Fidelity hit with $1 million sanction for failing to detect fraud involving seniors

Woman representing herself as a Fidelity broker stole more than $1 million from nine customers, eight of whom were elderly

Dec 18, 2015 @ 1:00 pm

By Mark Schoeff Jr.

Finra slapped more than $1 million in penalties on the retail brokerage arm of Fidelity Investments on Friday for failing to protect clients, most of them senior citizens, from a woman posing as a Fidelity broker.

From August 2006 to May 2013, Lisa A. Lewis represented herself as a Fidelity broker while working with customers from a brokerage that had fired her, according to Finra. Using personal information from nine people, eight of whom where elderly, Ms. Lewis opened Fidelity accounts in their names and had all communication about them forwarded to herself.

Ms. Lewis then stole more than $1 million from the customers, according to Finra. In June 2014, Ms. Lewis pleaded guilty to wire fraud and is now serving a jail sentence.

The Financial Industry Regulatory Authority Inc. found that Fidelity failed to detect Ms. Lewis' fraud due to lax supervisory controls.

The regulator fined Fidelity Brokerage Services $500,000 and ordered the firm to pay $530,000 in restitution. The firm neither admitted nor denied the charges.

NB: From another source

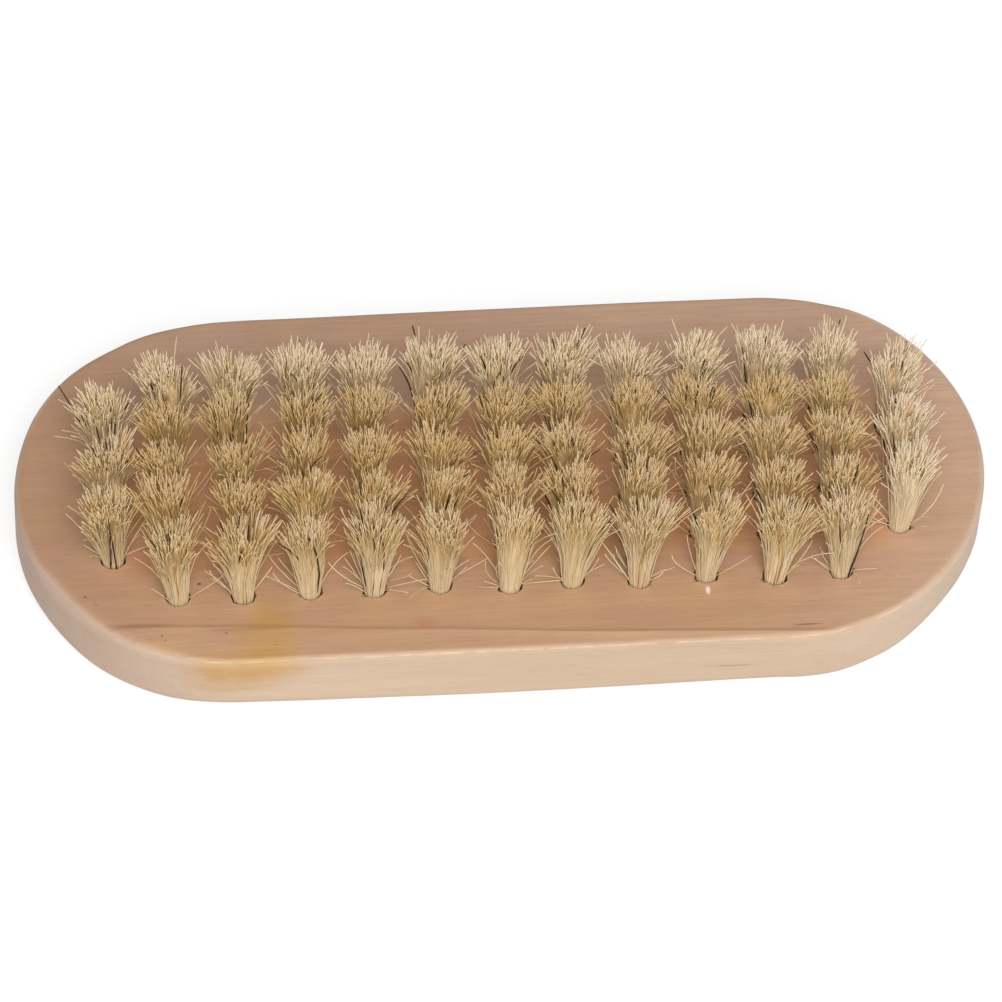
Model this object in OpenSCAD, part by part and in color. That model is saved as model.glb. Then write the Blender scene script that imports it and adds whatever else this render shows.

Finra said Fidelity failed to react to “red flags” regarding the accounts Ms. Lewis set up, such as the fact that the unrelated accounts shared common email or postal addresses or phone numbers with Ms. Lewis. The firm also missed unusual money movements in the accounts.

The penalties against Fidelity reflect Finra's emphasis on protecting senior investors, according to a Finra official.

“This case is a reminder to firms to ensure their supervisory systems and procedures are designed to protect senior investors from harm and to adequately follow-up on red flags to detect potential fraudulent account activity,” said Brad Bennett, Finra executive vice president and chief of enforcement.

Fidelity said it has already taken steps to correct problems that were highlighted in the case. It has implemented additional account surveillance, including a system specifically designed to detect money movement in accounts owned by senior clients.

“Both of these measures are aimed at identifying and preventing precisely the type of fraud [Ms.] Lewis committed,” Adam Banker, a Fidelity spokesman, said in a statement. “We have also further enhanced our employee awareness and training about issues that can affect senior investors, including elder financial exploitation.”

Earlier this year, Finra established a helpline for seniors who believe they are getting ripped off by their brokers. On Thursday, the North American Securities Administrators Association Inc. launched a senior-protection website.